ほぼ足りてまだ欲 その先

「ほぼ足りてまだ欲」がはてなダイヤリーの廃止にともないこちらに移りました。

散歩

 【写真左:「夜景モード」という設定で撮ってみるとこんな具合に撮れるのだ。写真右:通りかかる人が何人もカメラを向けているので、何事かとそっちを見ると銀座の松屋がこんなことになっている。なんだか物欲しそうでブランドもののためだったらサラ金から追いかけられても買う、という一種の依存症になっている人がデザインしたのかと思うほどだ。なんとも安っぽいことになってしまったものだ。まぁ、松屋も苦しいんだろうなぁ。】
散歩ついでに本屋に行く。
1) 雑誌「論座12月号」なんだか今月号の目次を見ると八方ふさがりの今の現状をあぶり出しているかの如く成り。また、疲れそうなテーマに活字で取り組まなきゃならんのかなぁという雰囲気になる。
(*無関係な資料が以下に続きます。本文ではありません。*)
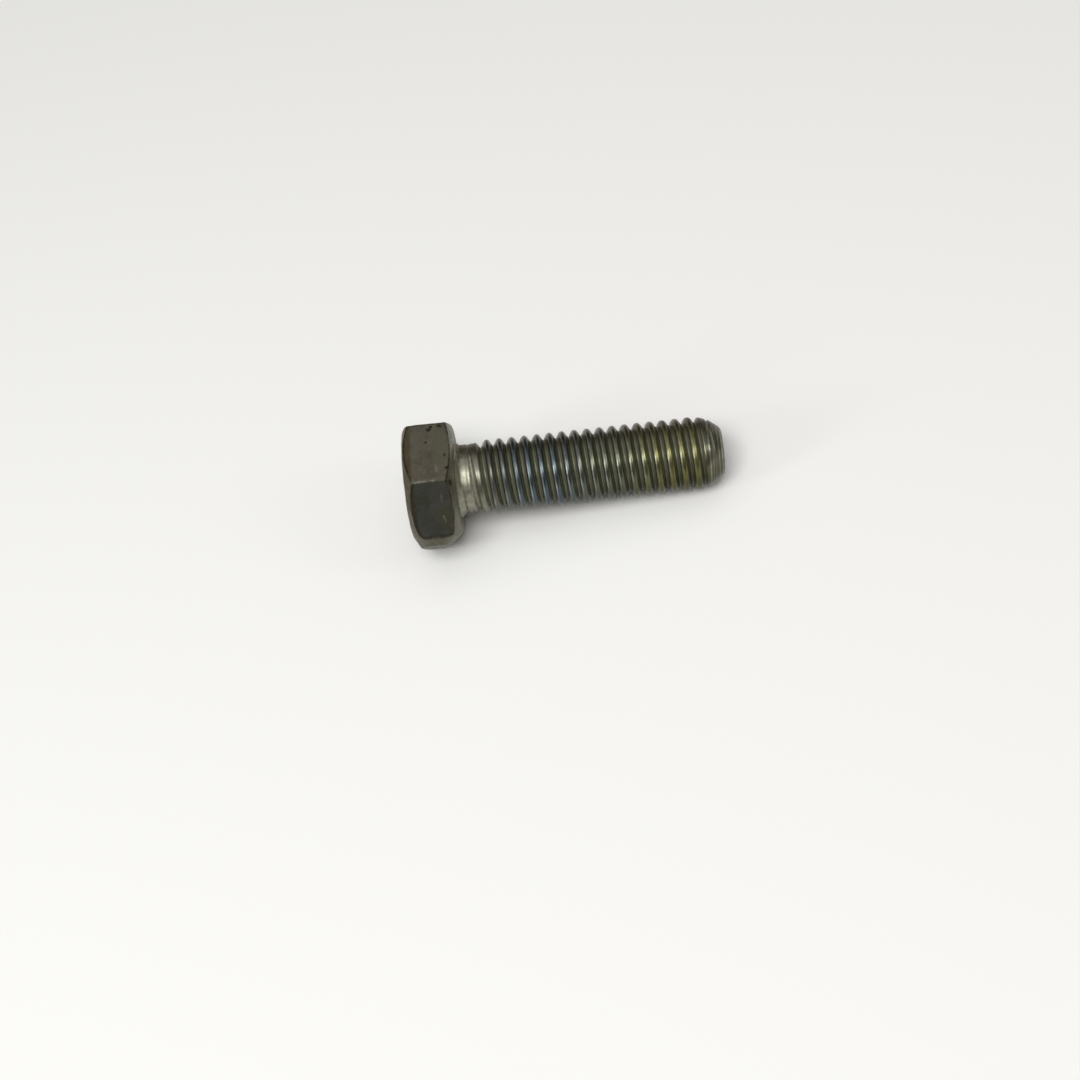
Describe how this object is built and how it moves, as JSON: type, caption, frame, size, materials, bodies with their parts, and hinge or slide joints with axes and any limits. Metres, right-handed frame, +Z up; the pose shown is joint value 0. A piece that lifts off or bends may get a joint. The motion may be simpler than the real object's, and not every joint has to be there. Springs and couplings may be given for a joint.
{
  "type": "hexagon head screw",
  "caption": "Hexagon head screw, fully threaded: its head clamps a part when the shank is turned into a tapped hole or a nut with a spanner.",
  "frame": {"origin": "on the ground, under the middle of the screw's bounding box as it lies at rest", "axes": "+Z up; +X from the head towards the tip, over the ground; +Y to the left of that direction, away from the viewer of the picture"},
  "size_m": [0.0256, 0.0108, 0.0099],
  "materials": {
    "plated_steel": "dull zinc-plated steel, stained and lightly dirty"
  },
  "bodies": {
    "root": {"hex_screw": "plated_steel"}
  },
  "joints": []
}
いつもだったら、おっ!どんな論争になるって云うんだ、と血が騒ぐんだけれどね。
2) 「絵本・落語風土記江國滋 河出文庫 2007.09:どうやら1970年に青蛙房から出版されたものの中からいくつかを割愛したもので、江國の没後10年ということで文庫化したらしい。お友達が「志ん生の右手」という同じ河出文庫から出ている矢野誠一の本をmixiの日記で語っておられたので、その短いエッセーを立ち読み(すんまへん)した時に隣に置いてあったものである。ぱっと開けたところが「吾妻橋」のところで、「昔から落語で身投げだてぇことになると出てくるのは吾妻橋ということになっている。東京都は20年経ったらキレイになりますと云うが、こんな汚ねぇ川が昭和60年にそんなことになっているとは思えない」と書いてあって興味を引いたのである。確かに昔の隅田川は水がとにかく黒くて、夏になると川に面した窓を開けると臭ったのは事実だ。しかし、それも今やそんなことは全くない。当時の東京といえば東京オリンピックの頃だから都知事東龍太郎だ。あれからもう40年が経過した。この本のあちこちにちりばめてある挿絵は全部著者の手によるものだという。恐れ入りました。
3)「枢密院議長の日記」佐野眞一著 講談社現代新書 2007.10:私が知る限りではもっとも分厚い新書ではないだろうか。集英社新書ノーム・チョムスキーの「覇権か、生存か」(2004.09)の350頁、同じ講談社現代新書鬼界彰夫の「ウィトゲンシュタインはこう考えた」(2003.07)の418頁を超えて430頁である*1。1946年に数えにして96歳で没した倉富勇三郎の膨大なる日記がその材料である。佐野の説明によれば倉富は甚だしき日においては一日に四百字詰め原稿用紙に換算して50枚にも及ぶ日記を認めたというのである。巻頭の自筆原稿を見ると甚だ書き慣れた文字が流麗に流れている(実は広津和郎みすず書房創業者の小尾俊人がそれぞれチャレンジしたがあまりの難字に頓挫したのだという)。司法省畑から宮内庁にあがった男爵だそうだ。「膨大な日記」と聞き思わず手にする。